__SHORT EXERCISE__. Repeat only the lines from the one containing "make_canopy_cover()" through the one containing "obj.matrix_world = world", exactly as written, both ends included.

__DATA IN THIS EXERCISE__.
## BEGIN
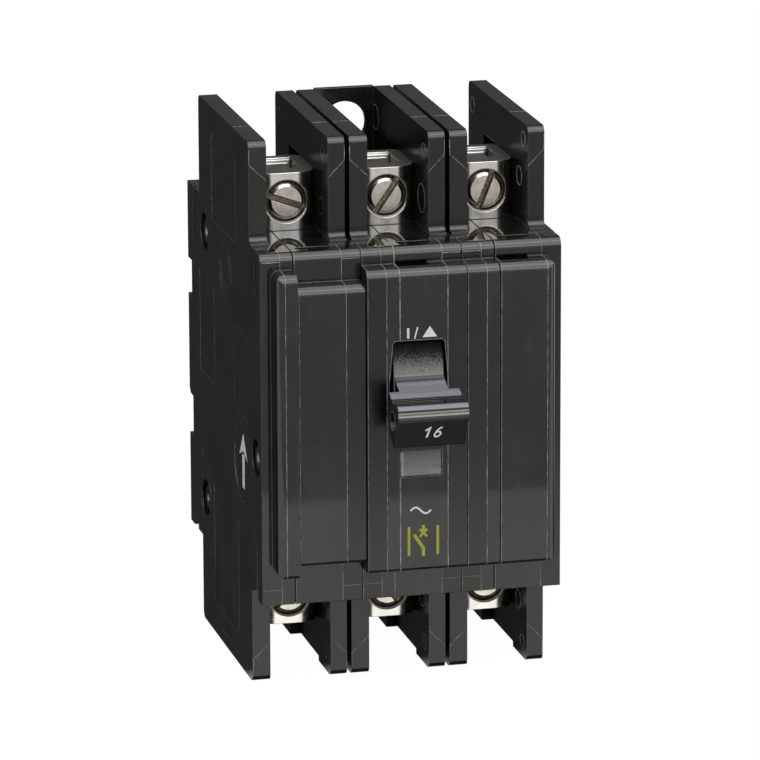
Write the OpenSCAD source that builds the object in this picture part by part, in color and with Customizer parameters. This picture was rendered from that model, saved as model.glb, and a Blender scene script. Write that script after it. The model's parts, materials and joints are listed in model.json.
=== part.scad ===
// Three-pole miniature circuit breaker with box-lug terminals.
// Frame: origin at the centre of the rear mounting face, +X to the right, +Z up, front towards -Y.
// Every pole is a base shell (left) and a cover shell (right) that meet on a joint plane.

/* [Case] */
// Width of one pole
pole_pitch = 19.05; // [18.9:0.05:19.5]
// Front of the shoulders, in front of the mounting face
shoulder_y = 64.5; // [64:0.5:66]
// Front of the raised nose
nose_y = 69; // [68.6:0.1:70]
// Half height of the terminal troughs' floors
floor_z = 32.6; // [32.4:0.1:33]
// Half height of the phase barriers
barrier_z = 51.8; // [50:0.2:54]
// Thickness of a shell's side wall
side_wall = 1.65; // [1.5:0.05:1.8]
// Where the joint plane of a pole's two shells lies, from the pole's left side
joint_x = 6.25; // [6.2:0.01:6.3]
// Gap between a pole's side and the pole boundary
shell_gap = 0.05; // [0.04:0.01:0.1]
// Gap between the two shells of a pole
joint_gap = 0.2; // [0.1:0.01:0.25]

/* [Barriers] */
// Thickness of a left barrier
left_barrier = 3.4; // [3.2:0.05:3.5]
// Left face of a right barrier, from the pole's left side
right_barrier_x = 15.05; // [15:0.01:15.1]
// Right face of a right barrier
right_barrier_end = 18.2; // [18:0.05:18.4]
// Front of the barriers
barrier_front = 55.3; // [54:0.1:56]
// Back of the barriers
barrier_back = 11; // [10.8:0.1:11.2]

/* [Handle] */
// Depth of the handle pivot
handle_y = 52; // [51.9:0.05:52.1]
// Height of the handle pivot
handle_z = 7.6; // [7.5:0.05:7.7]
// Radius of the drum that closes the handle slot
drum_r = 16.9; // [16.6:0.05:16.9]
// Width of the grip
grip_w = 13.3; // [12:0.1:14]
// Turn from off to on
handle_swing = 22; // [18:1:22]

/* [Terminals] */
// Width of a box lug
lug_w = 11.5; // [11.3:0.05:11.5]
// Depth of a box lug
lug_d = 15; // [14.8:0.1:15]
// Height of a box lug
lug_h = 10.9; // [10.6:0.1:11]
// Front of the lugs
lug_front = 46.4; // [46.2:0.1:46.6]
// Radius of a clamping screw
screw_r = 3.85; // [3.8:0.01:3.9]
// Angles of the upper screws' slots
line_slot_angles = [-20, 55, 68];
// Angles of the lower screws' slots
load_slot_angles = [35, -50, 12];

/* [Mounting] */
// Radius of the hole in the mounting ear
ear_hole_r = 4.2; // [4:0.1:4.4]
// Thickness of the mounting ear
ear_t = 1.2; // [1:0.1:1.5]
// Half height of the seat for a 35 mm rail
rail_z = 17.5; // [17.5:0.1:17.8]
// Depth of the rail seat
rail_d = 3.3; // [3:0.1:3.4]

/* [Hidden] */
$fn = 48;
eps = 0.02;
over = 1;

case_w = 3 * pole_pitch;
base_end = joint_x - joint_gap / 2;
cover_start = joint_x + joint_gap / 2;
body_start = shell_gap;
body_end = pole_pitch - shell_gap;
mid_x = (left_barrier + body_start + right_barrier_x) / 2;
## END
## BEGIN
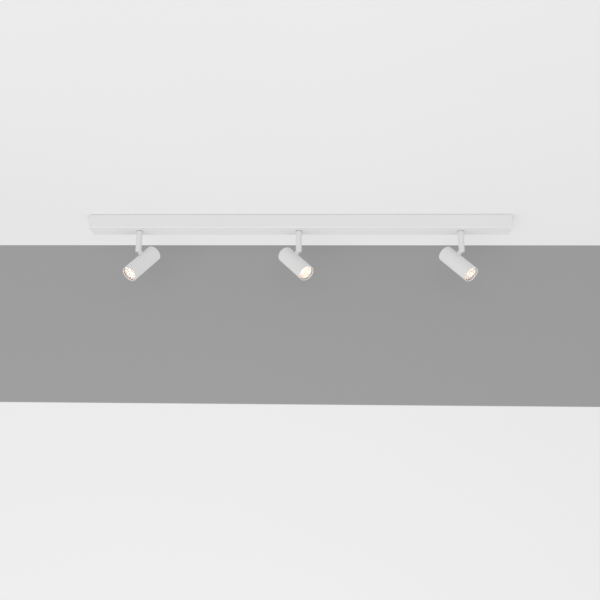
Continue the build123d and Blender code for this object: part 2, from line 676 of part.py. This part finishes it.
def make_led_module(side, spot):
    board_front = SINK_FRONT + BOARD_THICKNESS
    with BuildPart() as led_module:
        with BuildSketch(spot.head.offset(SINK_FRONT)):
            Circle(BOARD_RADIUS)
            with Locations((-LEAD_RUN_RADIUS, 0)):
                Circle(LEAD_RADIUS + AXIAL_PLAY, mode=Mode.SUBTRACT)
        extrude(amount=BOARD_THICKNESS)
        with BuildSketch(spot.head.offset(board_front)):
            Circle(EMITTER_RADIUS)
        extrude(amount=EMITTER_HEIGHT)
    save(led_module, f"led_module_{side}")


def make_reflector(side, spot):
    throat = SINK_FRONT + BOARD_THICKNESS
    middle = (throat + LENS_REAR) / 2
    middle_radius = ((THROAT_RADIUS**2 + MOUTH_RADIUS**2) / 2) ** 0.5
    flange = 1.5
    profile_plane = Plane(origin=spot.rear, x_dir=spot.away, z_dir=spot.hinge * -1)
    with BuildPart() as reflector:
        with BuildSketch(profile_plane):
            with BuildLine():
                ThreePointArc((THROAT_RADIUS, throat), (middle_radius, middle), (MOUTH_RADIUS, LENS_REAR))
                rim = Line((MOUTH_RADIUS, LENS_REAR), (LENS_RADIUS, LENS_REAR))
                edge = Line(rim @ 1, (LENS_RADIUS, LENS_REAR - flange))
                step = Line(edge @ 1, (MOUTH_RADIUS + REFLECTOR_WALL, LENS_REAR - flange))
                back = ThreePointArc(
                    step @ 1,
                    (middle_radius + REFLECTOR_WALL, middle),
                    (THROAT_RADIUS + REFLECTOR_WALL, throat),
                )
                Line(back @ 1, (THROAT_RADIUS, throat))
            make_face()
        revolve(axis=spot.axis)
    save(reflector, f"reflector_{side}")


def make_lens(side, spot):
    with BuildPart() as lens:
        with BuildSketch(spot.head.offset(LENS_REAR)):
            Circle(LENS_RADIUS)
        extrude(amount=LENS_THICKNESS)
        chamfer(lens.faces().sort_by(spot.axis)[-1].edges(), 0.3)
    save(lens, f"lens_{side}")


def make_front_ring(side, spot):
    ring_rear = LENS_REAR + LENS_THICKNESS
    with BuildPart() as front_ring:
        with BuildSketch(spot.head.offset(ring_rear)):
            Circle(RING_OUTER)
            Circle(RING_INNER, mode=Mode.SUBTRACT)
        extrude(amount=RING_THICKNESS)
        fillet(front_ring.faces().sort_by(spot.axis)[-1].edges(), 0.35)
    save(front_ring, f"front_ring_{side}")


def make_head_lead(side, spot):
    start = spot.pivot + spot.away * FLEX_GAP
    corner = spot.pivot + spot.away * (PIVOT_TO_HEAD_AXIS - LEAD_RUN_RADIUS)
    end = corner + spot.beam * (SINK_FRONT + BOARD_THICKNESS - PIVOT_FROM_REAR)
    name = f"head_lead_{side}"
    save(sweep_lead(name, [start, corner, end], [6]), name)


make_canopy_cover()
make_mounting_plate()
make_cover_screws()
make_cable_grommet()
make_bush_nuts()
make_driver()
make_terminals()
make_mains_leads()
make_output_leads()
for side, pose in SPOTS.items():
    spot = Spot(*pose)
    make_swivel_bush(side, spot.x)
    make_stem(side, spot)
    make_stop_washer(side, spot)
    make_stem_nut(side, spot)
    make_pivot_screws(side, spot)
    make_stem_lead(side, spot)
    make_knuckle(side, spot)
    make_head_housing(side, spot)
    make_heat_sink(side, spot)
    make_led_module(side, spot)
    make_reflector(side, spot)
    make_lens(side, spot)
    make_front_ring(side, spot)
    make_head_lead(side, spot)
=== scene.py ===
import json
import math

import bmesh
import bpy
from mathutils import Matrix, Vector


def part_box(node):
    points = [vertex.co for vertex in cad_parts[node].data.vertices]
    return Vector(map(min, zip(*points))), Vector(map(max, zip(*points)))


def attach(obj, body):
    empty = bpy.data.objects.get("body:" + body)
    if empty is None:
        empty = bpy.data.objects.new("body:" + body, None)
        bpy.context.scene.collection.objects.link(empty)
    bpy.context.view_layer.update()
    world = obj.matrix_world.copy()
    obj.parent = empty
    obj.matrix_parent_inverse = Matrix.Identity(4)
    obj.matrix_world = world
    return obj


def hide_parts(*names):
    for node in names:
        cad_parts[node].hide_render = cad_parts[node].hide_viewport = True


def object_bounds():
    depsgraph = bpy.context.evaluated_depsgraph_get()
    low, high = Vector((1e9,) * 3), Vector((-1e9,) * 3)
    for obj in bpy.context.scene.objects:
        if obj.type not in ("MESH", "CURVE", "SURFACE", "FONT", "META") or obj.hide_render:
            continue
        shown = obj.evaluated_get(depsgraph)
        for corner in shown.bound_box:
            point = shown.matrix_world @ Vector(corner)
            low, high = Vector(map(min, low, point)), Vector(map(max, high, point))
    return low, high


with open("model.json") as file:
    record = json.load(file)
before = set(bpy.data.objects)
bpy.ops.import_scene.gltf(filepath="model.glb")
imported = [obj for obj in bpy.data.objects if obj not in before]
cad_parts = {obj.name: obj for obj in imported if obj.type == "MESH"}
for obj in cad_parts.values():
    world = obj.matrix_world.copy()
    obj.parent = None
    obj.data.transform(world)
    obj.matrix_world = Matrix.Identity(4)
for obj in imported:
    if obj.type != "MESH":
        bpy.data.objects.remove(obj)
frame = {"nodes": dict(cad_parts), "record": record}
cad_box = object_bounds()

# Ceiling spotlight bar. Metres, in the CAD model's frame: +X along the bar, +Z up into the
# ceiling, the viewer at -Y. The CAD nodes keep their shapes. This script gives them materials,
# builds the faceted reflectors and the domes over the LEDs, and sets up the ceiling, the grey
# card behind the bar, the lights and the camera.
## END
## BEGIN
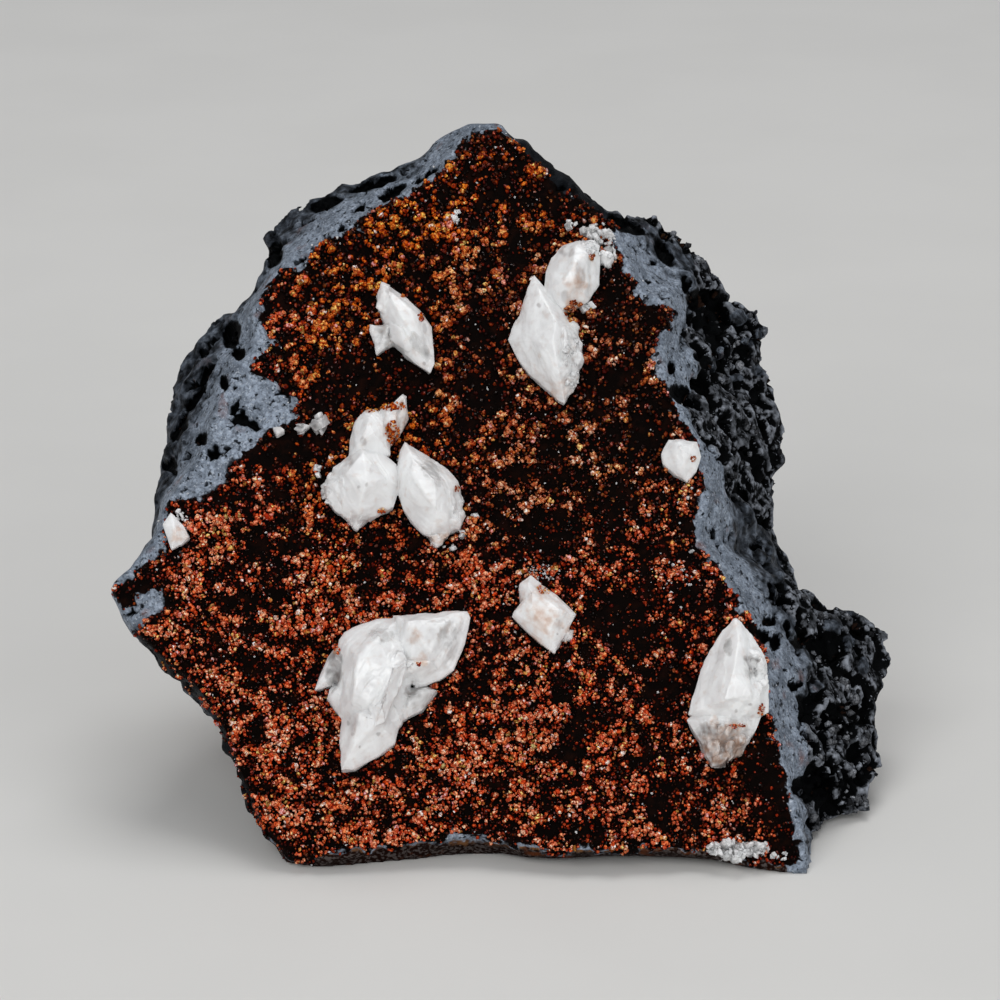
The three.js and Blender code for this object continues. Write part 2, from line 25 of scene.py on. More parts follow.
## END
__RESULT OF THIS TASK__.
make_canopy_cover()
make_mounting_plate()
make_cover_screws()
make_cable_grommet()
make_bush_nuts()
make_driver()
make_terminals()
make_mains_leads()
make_output_leads()
for side, pose in SPOTS.items():
    spot = Spot(*pose)
    make_swivel_bush(side, spot.x)
    make_stem(side, spot)
    make_stop_washer(side, spot)
    make_stem_nut(side, spot)
    make_pivot_screws(side, spot)
    make_stem_lead(side, spot)
    make_knuckle(side, spot)
    make_head_housing(side, spot)
    make_heat_sink(side, spot)
    make_led_module(side, spot)
    make_reflector(side, spot)
    make_lens(side, spot)
    make_front_ring(side, spot)
    make_head_lead(side, spot)
=== scene.py ===
import json
import math

import bmesh
import bpy
from mathutils import Matrix, Vector


def part_box(node):
    points = [vertex.co for vertex in cad_parts[node].data.vertices]
    return Vector(map(min, zip(*points))), Vector(map(max, zip(*points)))


def attach(obj, body):
    empty = bpy.data.objects.get("body:" + body)
    if empty is None:
        empty = bpy.data.objects.new("body:" + body, None)
        bpy.context.scene.collection.objects.link(empty)
    bpy.context.view_layer.update()
    world = obj.matrix_world.copy()
    obj.parent = empty
    obj.matrix_parent_inverse = Matrix.Identity(4)
    obj.matrix_world = world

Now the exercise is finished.